What the task requires ::
Both end lines count: copy exactly from the line that contains "Turn this picture" to the line that contains "header_height = 115; // [60:5:200]", and only those lines.

Entries supplied ::
──────────

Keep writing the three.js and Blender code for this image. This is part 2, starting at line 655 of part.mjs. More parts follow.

──────────

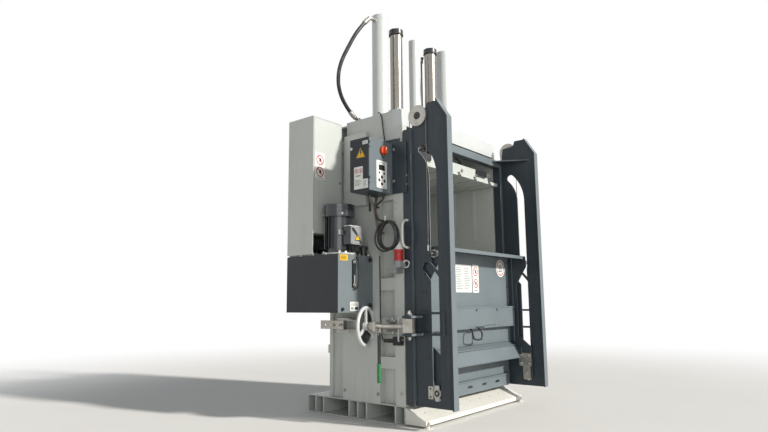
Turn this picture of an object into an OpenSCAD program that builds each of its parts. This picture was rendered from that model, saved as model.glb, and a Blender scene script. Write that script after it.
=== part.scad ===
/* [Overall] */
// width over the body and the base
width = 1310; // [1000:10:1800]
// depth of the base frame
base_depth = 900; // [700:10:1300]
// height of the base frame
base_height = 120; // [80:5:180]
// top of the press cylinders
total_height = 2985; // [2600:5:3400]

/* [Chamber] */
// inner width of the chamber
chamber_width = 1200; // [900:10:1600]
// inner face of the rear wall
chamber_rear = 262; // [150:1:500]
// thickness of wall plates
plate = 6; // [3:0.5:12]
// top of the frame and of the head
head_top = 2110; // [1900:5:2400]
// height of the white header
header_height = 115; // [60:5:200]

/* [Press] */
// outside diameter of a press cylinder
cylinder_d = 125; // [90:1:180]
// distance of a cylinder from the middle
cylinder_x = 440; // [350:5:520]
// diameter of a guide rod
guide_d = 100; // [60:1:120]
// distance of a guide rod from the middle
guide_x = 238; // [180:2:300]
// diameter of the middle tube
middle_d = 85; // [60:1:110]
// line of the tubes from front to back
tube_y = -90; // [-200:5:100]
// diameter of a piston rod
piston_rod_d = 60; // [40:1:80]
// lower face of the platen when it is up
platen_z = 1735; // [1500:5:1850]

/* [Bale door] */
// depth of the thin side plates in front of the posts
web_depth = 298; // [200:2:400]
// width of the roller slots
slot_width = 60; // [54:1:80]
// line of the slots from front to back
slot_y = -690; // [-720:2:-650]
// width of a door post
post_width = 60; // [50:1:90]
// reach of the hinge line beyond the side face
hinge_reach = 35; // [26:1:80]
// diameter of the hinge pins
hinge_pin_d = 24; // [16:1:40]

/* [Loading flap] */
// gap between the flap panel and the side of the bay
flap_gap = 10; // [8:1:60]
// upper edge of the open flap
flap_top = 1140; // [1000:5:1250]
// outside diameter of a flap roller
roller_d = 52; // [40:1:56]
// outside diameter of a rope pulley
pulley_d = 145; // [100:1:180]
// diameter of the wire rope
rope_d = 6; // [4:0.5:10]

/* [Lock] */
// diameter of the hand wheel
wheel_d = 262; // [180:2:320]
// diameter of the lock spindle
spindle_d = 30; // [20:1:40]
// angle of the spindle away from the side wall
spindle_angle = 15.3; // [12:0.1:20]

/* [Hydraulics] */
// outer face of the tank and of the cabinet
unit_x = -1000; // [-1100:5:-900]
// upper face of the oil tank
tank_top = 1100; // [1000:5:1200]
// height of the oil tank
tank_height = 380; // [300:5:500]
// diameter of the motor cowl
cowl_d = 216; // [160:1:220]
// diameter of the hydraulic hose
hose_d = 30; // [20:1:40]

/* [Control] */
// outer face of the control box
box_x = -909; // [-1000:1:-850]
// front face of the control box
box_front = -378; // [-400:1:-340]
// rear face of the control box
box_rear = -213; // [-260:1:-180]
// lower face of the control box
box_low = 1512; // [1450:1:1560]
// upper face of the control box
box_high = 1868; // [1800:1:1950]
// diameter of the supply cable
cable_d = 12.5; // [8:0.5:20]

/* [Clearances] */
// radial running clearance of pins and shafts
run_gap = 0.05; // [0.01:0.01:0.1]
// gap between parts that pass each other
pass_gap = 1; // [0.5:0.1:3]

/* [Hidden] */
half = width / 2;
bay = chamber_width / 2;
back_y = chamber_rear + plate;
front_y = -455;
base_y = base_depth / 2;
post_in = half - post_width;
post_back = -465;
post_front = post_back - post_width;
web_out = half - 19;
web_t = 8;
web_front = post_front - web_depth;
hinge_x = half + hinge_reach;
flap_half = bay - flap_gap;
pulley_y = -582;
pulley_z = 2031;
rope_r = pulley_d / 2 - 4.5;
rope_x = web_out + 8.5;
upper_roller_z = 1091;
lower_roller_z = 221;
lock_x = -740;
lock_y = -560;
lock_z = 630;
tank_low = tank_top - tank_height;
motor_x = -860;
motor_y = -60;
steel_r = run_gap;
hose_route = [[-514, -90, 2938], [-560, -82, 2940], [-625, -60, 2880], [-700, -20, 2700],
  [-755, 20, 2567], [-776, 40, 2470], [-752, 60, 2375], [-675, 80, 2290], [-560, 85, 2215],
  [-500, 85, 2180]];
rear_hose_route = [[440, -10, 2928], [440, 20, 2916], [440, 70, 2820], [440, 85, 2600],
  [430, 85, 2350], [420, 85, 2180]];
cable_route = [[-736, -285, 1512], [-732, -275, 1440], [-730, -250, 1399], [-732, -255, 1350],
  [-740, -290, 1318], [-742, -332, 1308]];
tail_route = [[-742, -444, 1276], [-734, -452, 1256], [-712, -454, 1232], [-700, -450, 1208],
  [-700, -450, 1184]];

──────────

Solution to the problem ::
Turn this picture of an object into an OpenSCAD program that builds each of its parts. This picture was rendered from that model, saved as model.glb, and a Blender scene script. Write that script after it.
=== part.scad ===
/* [Overall] */
// width over the body and the base
width = 1310; // [1000:10:1800]
// depth of the base frame
base_depth = 900; // [700:10:1300]
// height of the base frame
base_height = 120; // [80:5:180]
// top of the press cylinders
total_height = 2985; // [2600:5:3400]

/* [Chamber] */
// inner width of the chamber
chamber_width = 1200; // [900:10:1600]
// inner face of the rear wall
chamber_rear = 262; // [150:1:500]
// thickness of wall plates
plate = 6; // [3:0.5:12]
// top of the frame and of the head
head_top = 2110; // [1900:5:2400]
// height of the white header
header_height = 115; // [60:5:200]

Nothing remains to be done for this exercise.